Most online commentators on X and Discord expressed disappointment, calling it a “rug pull”, which is the term for when Web3 communities would aggressively promote and sell NFTs then disappear without delivering on promises; as the utility of digital goods doesn’t hinge on receiving physical products, they are often sold with the promise of future access and special perks.

“Rtfkt is a cautionary tale for all brands,” Maher says. “Providing value and utility to consumers cannot be endlessly deferred under the guise of something bigger and better around the next corner. Rtfkt is not unique in these gossamer-thin promises — the majority of Web3 initiatives all ran the same playbook.”

As for Nike, the sportswear giant initially went big on digital goods. It introduced Nike Virtual Studios in November 2022, with the aim of co-creating sneakers with its community and sharing revenues accordingly. Since then, Nike has quieted its NFT component in favour of gaming and in-game wearables. The company’s been facing a tough time more broadly, having undergone a series of layoffs — particularly in its tech division — before announcing a new CEO in September as it competes with new players and works to innovate. In October, it reported revenues falling 10 per cent to $11.59 billion for the first quarter of fiscal 2025, missing analyst expectations.

While some working in fashion tech say this closure was expected, it comes at an unexpected time for the crypto community. The value of Bitcoin is way up, and the incoming Trump administration is expected to be favourable to crypto entrepreneurs. But that doesn’t necessarily translate into riches for Web3 fashion. “It’s hard to wrestle with the paradox of a Fortune 100’s Web3 unicorn acquisition getting shut down the same week Bitcoin nears a $100,000 stock price,” Maher says.

“The incredible surge of Bitcoin has overshadowed the fact that Ethereum and L2 cryptocurrencies aren’t rising at the same rate, the NFT market is on life support and most major companies have shuttered their Web3 efforts or worked tirelessly to rebrand them,” says Maher, adding that brands and collectors shouldn’t be tempted to connect Bitcoin values with Web3 success. “Valuation is divorcing itself from utility, crypto is divorcing from Web3 and Bitcoin is divorcing from the decentralised promise of the blockchain.”

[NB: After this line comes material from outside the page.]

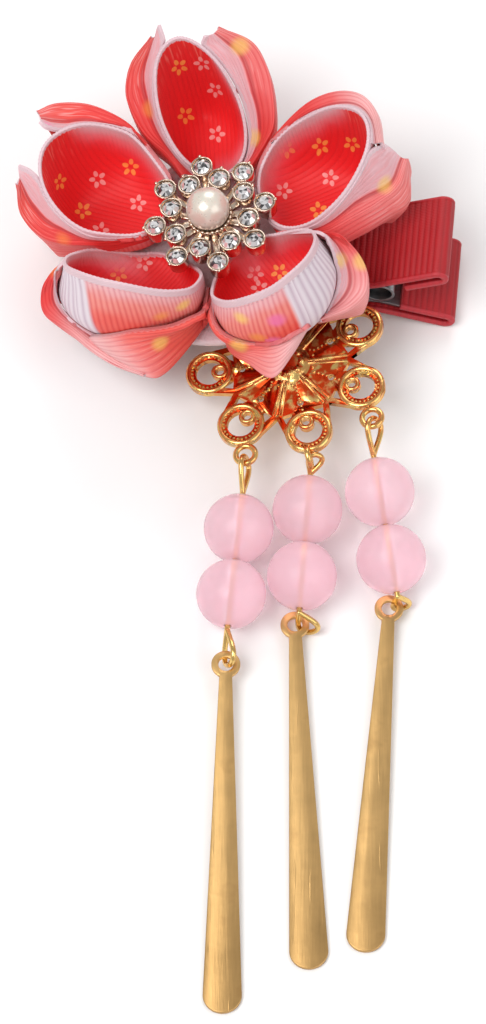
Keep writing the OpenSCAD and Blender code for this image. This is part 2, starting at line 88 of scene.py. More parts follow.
OUTER_RING = 6.45
INNER_RING = 4.6
STONES = 8
STONE_PHASE = 8.6
STONE_D = 2.0
CUP_R = STONE_D / 2 + 0.28
PEARL_D = 5.0
PEARL_Z = BROOCH_HEIGHT + 1.16
ORNAMENT_AT = (7.6, -15.4)
SHEET_TOP = -FELT_T - 0.45
LOBES = 7
LOBE_PHASE = 181.5
LOBE_RING = 9.2
WIRE_D = 0.65
BEAD_D = 8.0

# Petals: azimuth, inner and outer end of the rim, half width, rim height at both ends, lean, how far
# the outer end turns aside, how much the inner end narrows, and the side on which the print fades
# to pink: 1 is counter-clockwise, and 0 the outer end of the far wall.
Petal = namedtuple("Petal", "azimuth inner reach half low high lean skew narrow fade_side")
PETALS = {
    "petal_1": Petal(93, 7.2, 19.0, 5.0, 3.4, 16.0, 0.5, 0.7, 0.1, -1),
    "petal_2": Petal(19, 5.7, 20.6, 6.3, 4.8, 15.2, 0.0, -0.8, -0.1, 1),
    "petal_3": Petal(308, 4.1, 17.5, 7.2, 4.4, 15.5, 0.0, 0.0, 0.1, 1),
    "petal_4": Petal(226, 4.8, 18.4, 7.5, 3.4, 17.7, 0.45, -1.8, -0.1, 0),
    "petal_5": Petal(160, 5.3, 19.5, 7.8, 5.8, 14.6, 0.12, 0.3, 0.2, -1),
}
# How far in mm a cup's wall swells below its rim, on the counter-clockwise and on the clockwise side,
# and the cosines of the rim's angle between which that grows.
BELLY = {"petal_3": (1.7, 1.5, -0.6, 0.2), "petal_4": (0.3, 2.9, 0.0, 0.6)}
# Rims that reach over or under the next petal, by side.
OVERHANG = {("petal_5", 1): 0.7, ("petal_4", -1): 1.0}
# The back of the ribbon is white beyond this far across the cup, counted to one side.
WHITE_BACK = {"petal_3": (1, -1.2), "petal_4": (-1, 0.2)}
# Blossoms of the print inside the cups: place in the petal's frame, and 0 for yellow or 1 for pale ink.
BLOSSOMS = {
    "petal_1": [(18.1, 2.1, 10.7, 0), (18.2, -0.6, 10.5, 1), (17.5, -1.2, 5.5, 1), (16.0, 2.8, 3.3, 0),
                (14.3, -0.4, 1.0, 1)],
    "petal_2": [(18.2, 2.6, 6.2, 0), (14.8, 4.7, 4.8, 0), (14.5, 2.3, 1.4, 1), (11.9, -0.9, 1.0, 0),
                (9.0, 2.9, 1.5, 1), (11.0, 5.7, 5.3, 0)],
    "petal_3": [(8.2, 2.6, 1.2, 0), (8.1, -0.4, 1.0, 1), (6.3, 0.4, 1.1, 1)],
    "petal_4": [(10.7, -6.1, 1.5, 0), (7.7, -4.8, 1.4, 1)],
    "petal_5": [(18.7, 0.1, 6.8, 0), (16.9, 0.3, 1.2, 0), (16.1, -3.4, 2.7, 1), (12.7, -5.6, 3.2, 0),
                (11.0, -2.3, 1.1, 1), (14.0, 2.2, 1.1, 1)],
}
# Soft stains of ink outside: place, and 0 for yellow, 1 for magenta or 2 for orange.
STAINS = {
    "petal_1": [(19.0, -5.3, 11.9, 0), (13.6, 5.9, 9.7, 2), (11.1, -5.3, 4.5, 0), (12.0, 3.5, 2.7, 0)],
    "petal_2": [(19.8, -4.9, 7.7, 0)],
    "petal_3": [(14.5, -6.4, 9.4, 0), (15.5, -5.1, 6.0, 2), (17.2, -3.2, 9.2, 1), (14.0, -7.5, 3.7, 0),
                (16.3, -3.9, 5.2, 1), (15.7, 7.2, 7.7, 0), (16.5, 9.3, 6.2, 0)],
    "petal_4": [(11.2, 7.3, 9.6, 0), (13.8, 6.1, 9.3, 2), (15.2, 6.4, 5.6, 0), (17.4, -7.1, 11.3, 2)],
    "petal_5": [(15.2, 7.1, 7.6, 2), (19.8, -2.6, 14.5, 1)],
}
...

It’s unclear what will happen with the existing NFTs that holders own. If anything, they are a relic of an unprecedented period in culture in which a new generation of digital goods provoked fashion fans to really consider the value of fashion. In the brand’s closing statement, it acknowledges this passage of time: “Rtfkt isn’t ending. It’s becoming what it was always meant to be — an artefact of cultural revolution.”